Former CARB chairman joins Ford’s Farley as co-chair of mobility group


Mary Nichols, former chairman of the California Air Resources Board, has been named co-chair of the Commission on the Future of Mobility.

The commission is a group of industry, tech and policy leaders including Hyundai, Ford, Valeo and Cox Automotive tasked with driving sustainable and equitable mobility policy.

Nichols joins Ford CEO Jim Farley, who assumed his co-chair role in 2020, replacing the automaker’s former CEO Jim Hackett.

“We have to re-envision the way that we move people and goods across the globe to meet our critical climate and public health needs,” Nichols said in a statement Tuesday.

The commission “is bringing together a global coalition of business, technology and policy leaders that are uniquely positioned to rethink mobility policy in a systematic, interconnected way,” she said. “Now is exactly the right time to embark upon this effort.”
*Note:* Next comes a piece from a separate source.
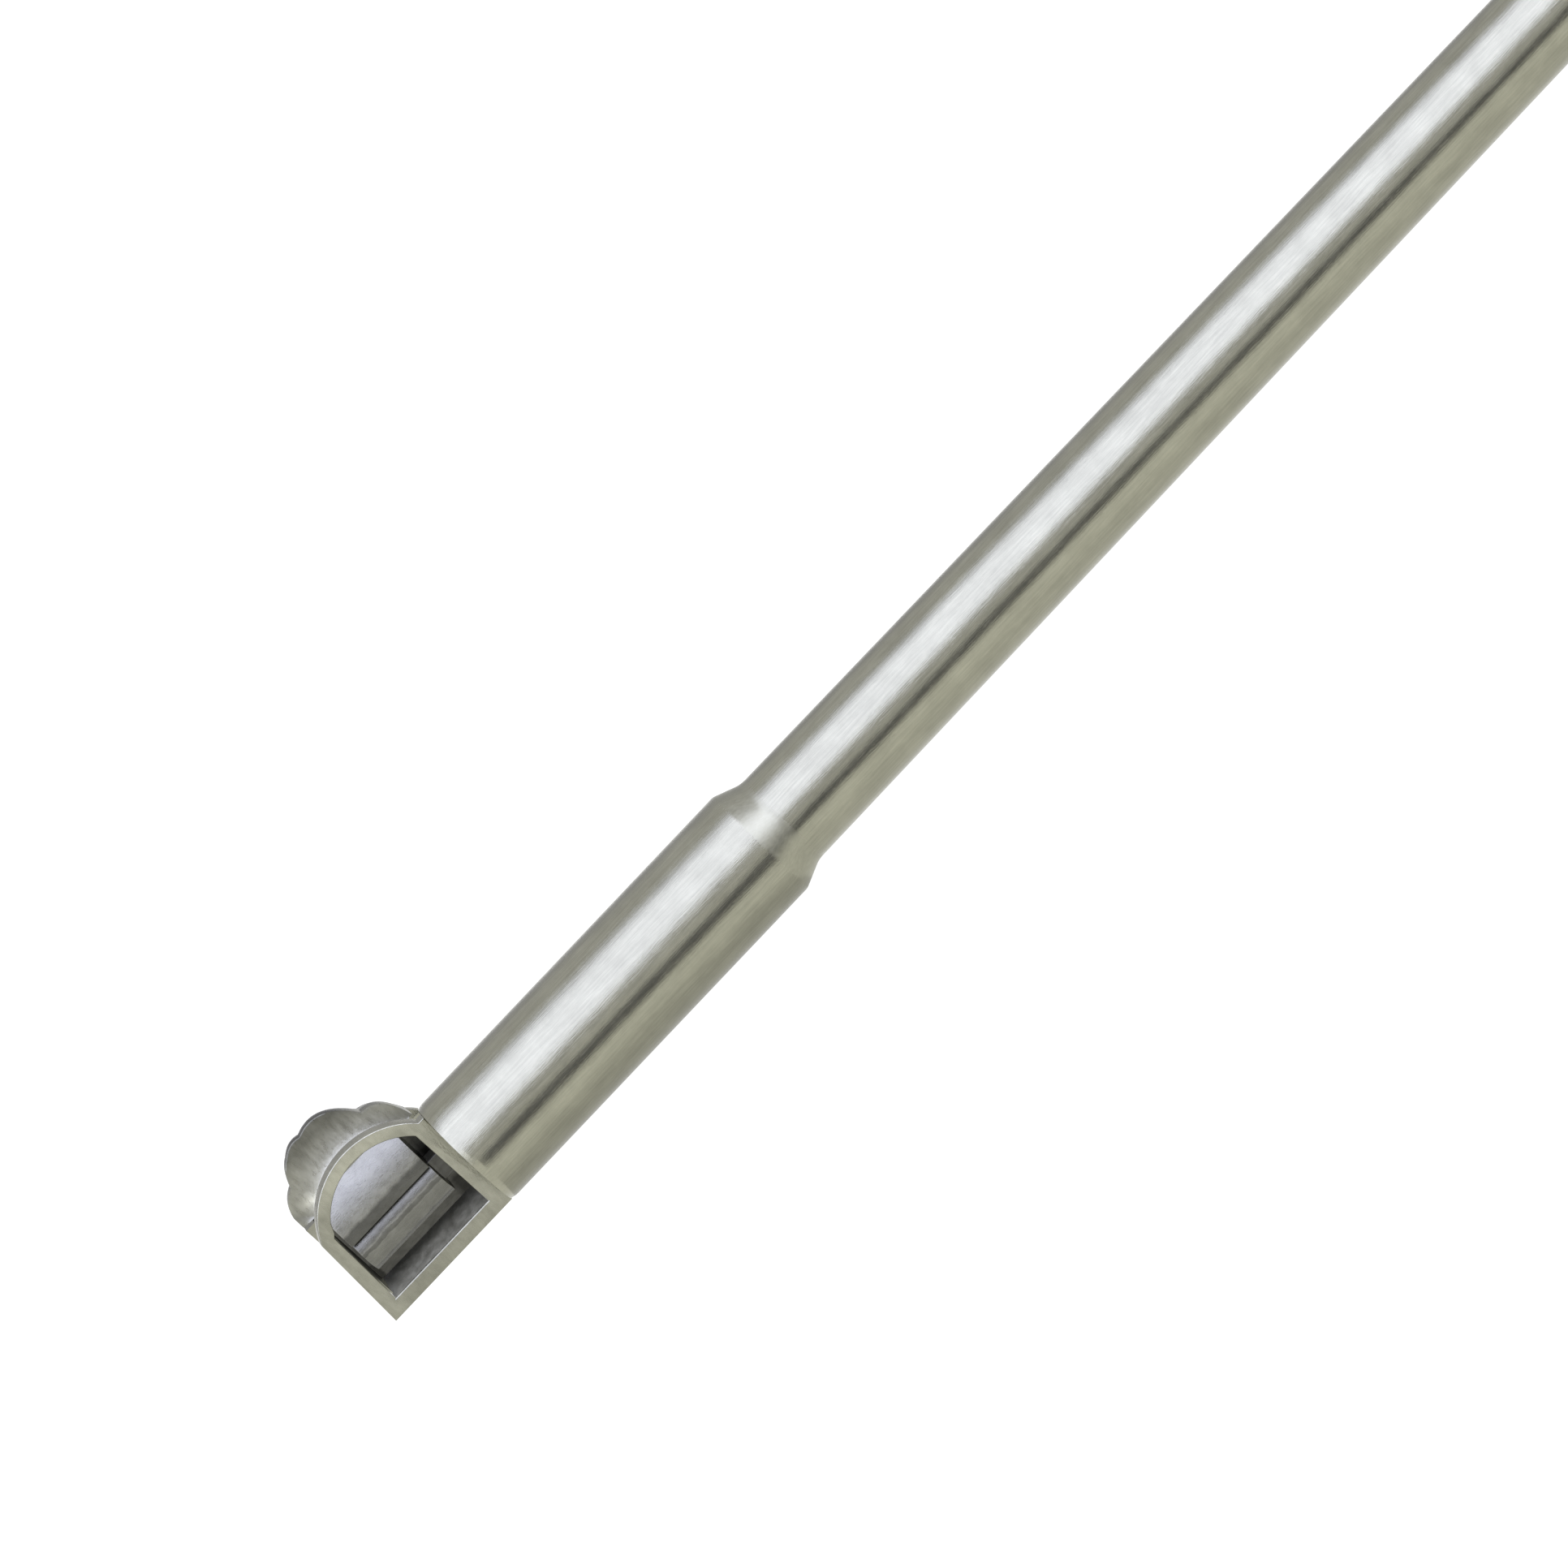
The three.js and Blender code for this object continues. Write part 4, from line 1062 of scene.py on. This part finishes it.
def make_lights():
    world = bpy.data.worlds.new("room")
    bpy.context.scene.world = world
    world.use_nodes = True
    world.node_tree.nodes["Background"].inputs["Color"].default_value = (*ROOM_TONE, 1)
    world.node_tree.nodes["Background"].inputs["Strength"].default_value = 1.0
    key = bpy.data.lights.new("key", "AREA")
    key.shape = "RECTANGLE"
    key.size = 1.6
    key.size_y = 1.2
    key.energy = 17
    lamp = bpy.data.objects.new("key", key)
    bpy.context.scene.collection.objects.link(lamp)
    lamp.location = (0.1, -0.25, 0.9)
    lamp.rotation_euler = Vector((0, 0.25, -0.9)).to_track_quat("-Z", "Y").to_euler()
    lamp.visible_glossy = False
    softbox_rows = bowed_rows(BOW_RADIUS, SOFTBOX_X, (27, 88))
    glow_card("softbox", SOFTBOX_TONE, 3.59, softbox_rows)
    glow_card("softbox_edge", SOFTBOX_TONE, 2.2, bowed_rows(BOW_RADIUS, SOFTBOX_X, (88, 100), 4))
    glow_card("cone_card", SOFTBOX_TONE, 5.0, bowed_rows(BOW_RADIUS, CONE_CARD_X, (25, 76)))
    glow_card("back_wall", ROOM_TONE, 0.7, bowed_rows(BOW_RADIUS, BACK_WALL_X, (148, 179), 8))
    neck_start = (RIGHT_X + 0.15) * MM
    flag_rows = upright_rows(-6 * MM, (neck_start, CARDS_END_X), (1.6 * MM, 3.25 * MM))
    glow_card("flag", (0.9, 0.9, 1.0), 0.25, flag_rows)
    make_shades(neck_start, (NECK_END_X + CONE_END_X) / 2 * MM)
    near, far = SIDE_CARD_Y
    side_rows = [((-0.85, near, 0.12), (-0.85, far, 0.12)), ((-0.75, near, 0.55), (-0.75, far, 0.55))]
    glow_card("side_card", (0.85, 0.87, 1.0), 3.0, side_rows)


make_camera()
make_head()
make_plug()
make_cover()
for number in COVER_SCREWS:
    make_cover_screw(number)
make_thumb_slide()
make_slider()
make_handle_tube()
make_nose()
make_loop_wire()
make_shank()
make_spring()
dress_nodes()
make_floor()
make_lights()
bpy.context.scene.view_settings.view_transform = "Standard"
Nichols — one of Automotive News’ 100 Leading Women in the North American auto industry for 2020 — retired as California’s top environmental official in December after leading the clean-air agency since 2007.

Under her leadership, CARB forged ahead with measures to address air quality problems, including a lawsuit led by California and 22 other states over the Trump administration’s rollback of Obama-era fuel efficiency standards. She also finalized binding agreements last year with major automakers, including Ford, to cut vehicle emissions in the state, defying the Trump administration’s push to loosen standards.

The commission plans to focus on five areas to address global mobility issues. The effort includes supporting a shift toward alternative energy resources including electrification and hydrogen, modernizing infrastructure and evaluating novel mobility technologies and business models for passenger transportation.

“The auto industry is at the edge of a profound transformation,” Farley said in a statement. “Bringing together diverse perspectives allows us to unlock new opportunities that improve and equalize transportation in our cities and communities while protecting our personal safety and the planet.”

Farley said he looks forward to working alongside Nichols, “who has been both a teacher and a leader on our journey to fight climate change and whose expertise will be invaluable as we work to solve these complex issues.”